The scattering ratio of the mask in the spatial multiplexing scheme is engineered using the Gerchberg–Saxton algorithm [Fig. 4(a)], and three phase masks are synthesized with scattering ratio σ=0.02, 0.04, 0.1, and 0.5, as shown in Figs. 4(b)–4(d), respectively^[3,29]. FINCH with a QPM and axicon was investigated for the above cases of scattering ratios.

The spatial multiplexing approach is studied next for σ=0.02, 0.04, 0.1, and 0.5^[29]. The plot of the normalized intensity at the origin (x=0, y=0) of the reconstructed point images with distance is plotted for σ=0.02, 0.04, 0.1, and 0.5, as shown in Fig. 5. From Fig. 5, there are two major observations. The expression of the modulation function in the imaging characteristics decreases with an increase in the scattering ratio σ, and, in general, the imaging characteristics are substantially suppressed in the spatial multiplexing method compared with that in the polarization multiplexing scheme. The mechanism of spatial multiplexing suppresses any modulation function and renders a uniform behavior, but is only dependent upon the scattering ratio, similar to that of COACH^[3,30–33]. This has advantages as well as disadvantages. The advantage is that the system is expected to be insensitive to any aberrations, and the disadvantage is that the system cannot transfer faithfully any characteristics from the modulating phase mask to imaging.

To experimentally analyze the spatial multiplexing system and to confirm the above observations, two cases are considered.
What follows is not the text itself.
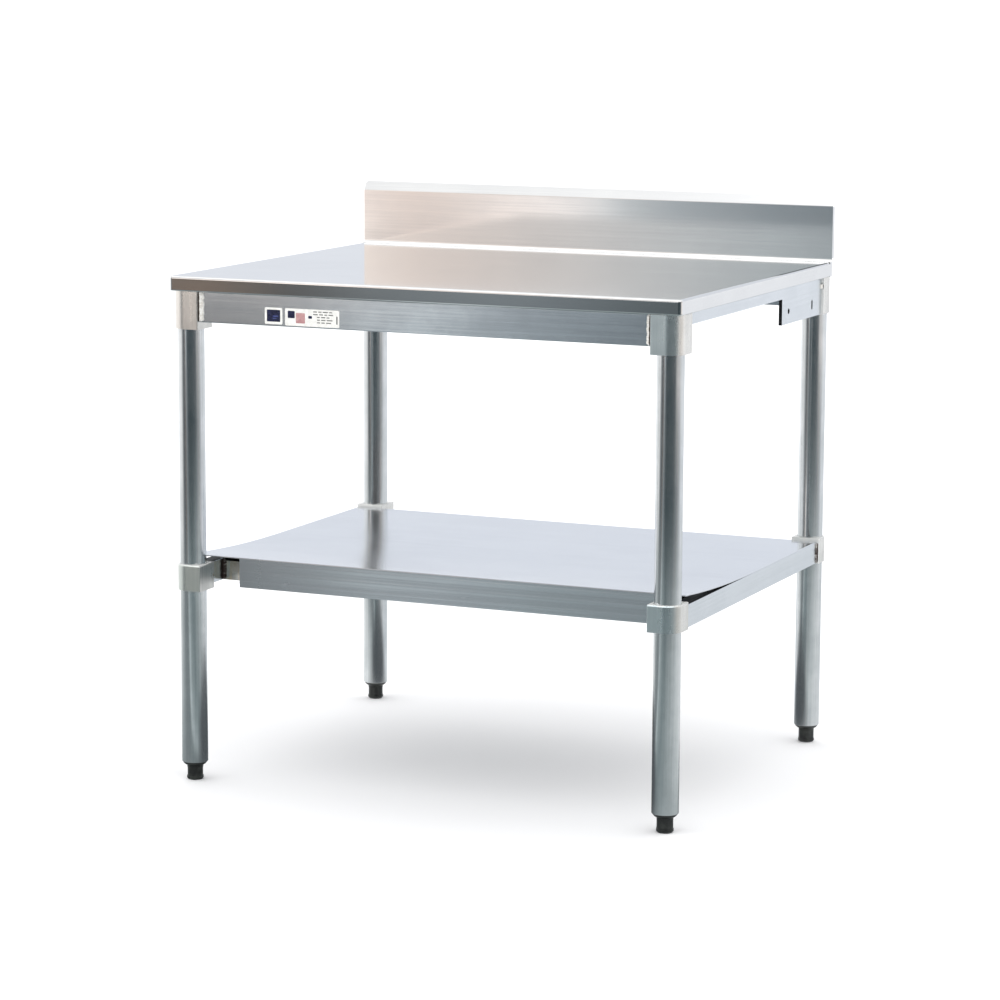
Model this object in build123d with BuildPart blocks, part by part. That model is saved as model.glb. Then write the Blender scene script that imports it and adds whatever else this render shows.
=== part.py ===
from build123d import *

import os
from math import cos, hypot, radians, sin

# Stainless-topped work table with a backsplash, aluminium pipe legs and an adjustable undershelf.
# Millimetres. X runs left to right, Y from the front (-Y) to the back (+Y), Z up from the floor.
# The origin is on the floor, under the middle of the table.

INCH = 25.4
FIT = 0.05  # clearance all round between a thread or plug and its hole

# Overall sizes
TOP_WIDTH = 36 * INCH
TABLE_DEPTH = 30 * INCH
WORK_HEIGHT = 34 * INCH
SPLASH_RISE = 4.5 * INCH

# Worktop: one bent sheet with a turned-down edge and an upstand at the back
SHEET = 1.5
EDGE_HEIGHT = 1 * INCH
EDGE_TOP_RADIUS = 4.5
EDGE_BOTTOM_RADIUS = 2.5
CORNER_RADIUS = 6.5
LIP_DEPTH = 14.0
SPLASH_FACE_Y = TABLE_DEPTH / 2 - 16.0
SPLASH_BEND_RADIUS = 3.0
COVE_RADIUS = 6.35
SPLASH_STRIP_START = SPLASH_FACE_Y - 10.0
RETURN_LENGTH = 0.75 * INCH
RETURN_TILT = 30.0
RETURN_CORNER = 6.0
SPLASH_END_DEPTH = 10.0

# Legs and their sockets
LEG_RADIUS = 1.75 * INCH / 2
LEG_WALL = 2.1
SOCKET_SIDE = 52.0
SOCKET_HALF = SOCKET_SIDE / 2
SOCKET_CORNER = 1.5
TOP_SOCKET_HEIGHT = 2.5 * INCH
SHELF_SOCKET_HEIGHT = 1.75 * INCH
TOP_SOCKET_BORE = LEG_RADIUS + 0.1
SHELF_SOCKET_BORE = LEG_RADIUS + 0.6
LEG_X = TOP_WIDTH / 2 - SOCKET_HALF - 1.5
FRONT_LEG_Y = -TABLE_DEPTH / 2 + SOCKET_HALF + 1.0
REAR_LEG_Y = TABLE_DEPTH / 2 - SOCKET_HALF

# Top frame, whose upper face carries the worktop
FRAME_TOP = WORK_HEIGHT - EDGE_HEIGHT
RAIL_SETOUT = 21.0  # from a leg's axis to the outer face of the rails
RAIL_DEPTH = 1 * INCH
RAIL_WALL = 3.2
RAIL_CORNER = 1.5
APRON_HEIGHT = 2 * INCH
SIDE_PLATE = 6.0
SIDE_PLATE_CORNER = 3.0
SIDE_DEEP = 2.5 * INCH
SIDE_SHALLOW = 0.75 * INCH
SIDE_STEP_Y = REAR_LEG_Y - 236.0
SIDE_HOLE_Y = REAR_LEG_Y - 201.6
SIDE_SLOT_Y = REAR_LEG_Y - 77.2
SIDE_HOLE_Z = WORK_HEIGHT - 67.6
SIDE_HOLE_RADIUS = 4.8
SIDE_SLOT_LENGTH = 17.0
SIDE_SLOT_WIDTH = 6.5
CROSS_RAIL_HEIGHT = 23.2
CROSS_RAIL_Y = SIDE_STEP_Y + 0.5

# Hat channels that stiffen the worktop, and the bolts that hold them to the side rails
HAT_SHEET = 1.2
HAT_CROWN = 44.0
HAT_FOOT = 18.0
HAT_END_GAP = 0.5
HAT_LENGTH = TOP_WIDTH - 2 * (SHEET + LIP_DEPTH + HAT_END_GAP)
HAT_HEIGHT = EDGE_HEIGHT - SHEET
HAT_CENTRES = {"front": -285.0, "middle": 10.0, "rear": 285.0}
BOLT_RADIUS = 3.0
BOLT_CLEARANCE = 0.3
BOLT_HEAD_RADIUS = 5.5
BOLT_HEAD_HEIGHT = 2.5
BOLT_TAIL = 1.5  # of thread below the nut
BOLT_X = LEG_X + RAIL_SETOUT - 16.0
BOLT_STEP = HAT_CROWN / 2 + HAT_FOOT / 2 + 2.0  # from a hat channel's middle line
NUT_FLATS = 10.0
NUT_HEIGHT = 5.0

# Levelling feet
TUBE_BOTTOM = 1.25 * INCH
TUBE_EDGE = 0.8
FOOT_HEIGHT = 24.8
FOOT_RADIUS = 14.3
FOOT_CHAMFER = 2.5
FOOT_BASE_TOP = 5.5
FOOT_NECK_INSET = 0.7
FOOT_NECK_Z = 8.0
FOOT_FLATS = 26.0
FLATS_BOTTOM = 6.0
FLATS_HEIGHT = 15.0
INSERT_BOTTOM = 25.0
INSERT_BARREL = 32.0
INSERT_RIM_RADIUS = LEG_RADIUS - 0.9
INSERT_BOWL_RADIUS = LEG_RADIUS - 3.2
INSERT_BOWL_Z = INSERT_BOTTOM + 3.4
STUD_RADIUS = 6.0
STUD_TOP = 60.0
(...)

In the two cases, FINCH is realized using randomly multiplexed (σ = 0.04) QPMs and randomly multiplexed QPM and axicon. The two elements were fabricated using electron beam lithography (EBL,RAITH1502) for a central wavelength of λ=617nm and a diameter of 5 mm. The QPMs were designed for zs=5cm, zh=10cm, and the period of the axicon is 60 μm in the second element. PMMA 950 K (A7) resist was spin coated on indium tin oxide (ITO) coated glass substrates and developed using methyl isobutyl ketone (MIBK) and isopropyl alcohol (IPA) solutions. An electron beam dose of 150μC/cm2 was used, with a writing time of 6 h for each element. The optical microscope images of the diffractive elements are shown in Figs. 6(a) and 6(b), respectively.
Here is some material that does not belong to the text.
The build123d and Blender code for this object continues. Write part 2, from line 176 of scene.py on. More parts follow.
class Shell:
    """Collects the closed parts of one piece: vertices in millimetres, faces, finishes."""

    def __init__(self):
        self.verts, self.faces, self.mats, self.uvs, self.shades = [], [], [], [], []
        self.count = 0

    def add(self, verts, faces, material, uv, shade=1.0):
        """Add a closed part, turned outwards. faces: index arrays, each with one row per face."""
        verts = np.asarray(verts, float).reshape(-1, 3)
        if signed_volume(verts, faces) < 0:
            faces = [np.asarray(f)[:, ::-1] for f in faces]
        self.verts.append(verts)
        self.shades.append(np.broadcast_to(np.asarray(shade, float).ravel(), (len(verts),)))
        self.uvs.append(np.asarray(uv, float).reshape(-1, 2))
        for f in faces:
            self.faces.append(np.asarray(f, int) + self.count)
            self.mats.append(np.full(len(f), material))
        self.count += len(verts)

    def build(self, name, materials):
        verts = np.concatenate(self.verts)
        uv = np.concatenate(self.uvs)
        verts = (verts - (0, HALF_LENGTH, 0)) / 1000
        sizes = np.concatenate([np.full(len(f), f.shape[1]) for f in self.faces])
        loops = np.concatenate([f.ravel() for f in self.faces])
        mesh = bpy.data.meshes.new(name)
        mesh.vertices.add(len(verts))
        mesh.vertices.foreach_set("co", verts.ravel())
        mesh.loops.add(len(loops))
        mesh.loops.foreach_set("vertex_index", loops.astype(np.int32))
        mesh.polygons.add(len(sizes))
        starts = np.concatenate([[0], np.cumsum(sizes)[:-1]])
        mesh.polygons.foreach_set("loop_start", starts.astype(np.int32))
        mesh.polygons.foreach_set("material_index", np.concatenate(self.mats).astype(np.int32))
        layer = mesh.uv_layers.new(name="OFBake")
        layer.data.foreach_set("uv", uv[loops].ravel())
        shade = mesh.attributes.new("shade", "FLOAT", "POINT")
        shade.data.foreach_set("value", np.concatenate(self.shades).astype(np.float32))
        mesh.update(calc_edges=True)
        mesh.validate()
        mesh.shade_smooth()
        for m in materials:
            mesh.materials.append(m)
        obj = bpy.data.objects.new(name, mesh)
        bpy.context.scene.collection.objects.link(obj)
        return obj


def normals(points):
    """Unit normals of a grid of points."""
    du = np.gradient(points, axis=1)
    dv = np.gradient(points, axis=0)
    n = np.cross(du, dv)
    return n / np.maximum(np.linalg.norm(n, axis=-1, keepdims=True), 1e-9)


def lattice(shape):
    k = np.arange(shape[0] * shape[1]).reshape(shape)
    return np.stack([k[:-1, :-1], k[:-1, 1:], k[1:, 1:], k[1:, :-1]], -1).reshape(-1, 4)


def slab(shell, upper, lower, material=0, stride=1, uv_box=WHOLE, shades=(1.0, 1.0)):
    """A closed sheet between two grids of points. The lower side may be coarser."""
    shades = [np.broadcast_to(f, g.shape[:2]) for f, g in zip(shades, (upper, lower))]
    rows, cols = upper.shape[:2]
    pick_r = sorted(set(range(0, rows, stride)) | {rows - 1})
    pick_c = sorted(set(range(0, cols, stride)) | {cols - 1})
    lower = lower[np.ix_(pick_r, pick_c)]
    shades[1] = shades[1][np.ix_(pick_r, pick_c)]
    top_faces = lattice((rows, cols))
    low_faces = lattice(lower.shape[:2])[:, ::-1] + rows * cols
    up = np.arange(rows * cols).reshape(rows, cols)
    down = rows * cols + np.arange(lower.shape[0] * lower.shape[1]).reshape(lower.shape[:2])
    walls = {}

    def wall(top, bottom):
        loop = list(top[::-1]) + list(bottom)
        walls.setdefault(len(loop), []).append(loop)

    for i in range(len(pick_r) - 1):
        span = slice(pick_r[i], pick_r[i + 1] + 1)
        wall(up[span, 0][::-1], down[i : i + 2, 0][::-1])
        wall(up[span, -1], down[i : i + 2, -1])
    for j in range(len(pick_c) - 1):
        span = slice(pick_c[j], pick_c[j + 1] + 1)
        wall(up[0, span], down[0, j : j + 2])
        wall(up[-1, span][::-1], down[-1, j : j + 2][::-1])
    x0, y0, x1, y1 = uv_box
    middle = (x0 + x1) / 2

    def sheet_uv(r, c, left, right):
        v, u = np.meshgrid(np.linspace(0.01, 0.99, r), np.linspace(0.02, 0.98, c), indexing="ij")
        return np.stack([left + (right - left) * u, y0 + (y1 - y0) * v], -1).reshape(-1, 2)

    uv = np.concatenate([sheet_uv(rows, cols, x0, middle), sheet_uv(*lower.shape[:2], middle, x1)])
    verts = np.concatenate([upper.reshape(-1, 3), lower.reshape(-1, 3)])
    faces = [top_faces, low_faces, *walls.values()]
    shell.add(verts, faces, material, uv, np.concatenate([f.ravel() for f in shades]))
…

The holograms recorded for λ=617nm, zs=5cm to 6 cm in steps of 1 mm for the above two cases were cross correlated with the hologram recorded at zs=5cm using a non-linear filter (α=0 and β=0.5), and the logarithms of the cross-correlation values (maximum value=10,000) are plotted, as shown in Fig. 7. The experiment is then repeated by replacing the source with λ=530nm. The cross-correlation values for zs=5cm when switching between the two sources for two QPMs and the QPM and axicon are 0.7512×10−3 and 0.3947×10−3, respectively. The plot in Fig. 7 shows similar behavior for the QPM and axicon, as the imaging characteristics transferred from the modulation function are suppressed by the spatial random multiplexing. Similar cross-correlation values for the QPM and axicon when the wavelength is varied indicate the same effect.

FINCH is studied in different optical configurations using two reconstruction methods, namely Fresnel back propagation and cross correlation by a non-linear filter. It is observed that original FINCH, in which a complex hologram is formed by the superposition of at least three phase-shifted holograms, and reconstruction by back propagation faithfully express the characteristics of the modulation function in imaging. This is due to the condition where the reconstructing function is independent of the modulation function. This is true for both spatial multiplexing and polarization multiplexing. FINCH in the polarization multiplexing scheme and reconstruction by cross correlation could not express the characteristics of the modulation function accurately, as the reconstructing function is dependent upon the modulation function. However, this method was able to express relative axial variations with respect to the reconstructing function. Therefore, the polarization multiplexing and reconstruction by cross correlation can partially express the characteristics of the modulation function in the imaging characteristics. The final method involving spatial multiplexing and reconstruction by cross correlation suppresses most of the effects from the modulation function. An insignificant variation of the axial characteristics with respect to the scattering degree of the spatial multiplexing was observed. As the scattering degree increases, the imaging characteristics approach a uniform behavior almost independent of the modulation function. We believe that the new findings will guide the design of future FINCH imagers. The proposed techniques will extend the application of FINCH to single shot 3D color imaging suitable for imaging focal spots in laser machining applications that are very bright and dynamic. In particular, the space–time evolution inside laser induced material breakdown that is used for X-ray and terahertz (THz) beam generation will be studied using the modified FINCH.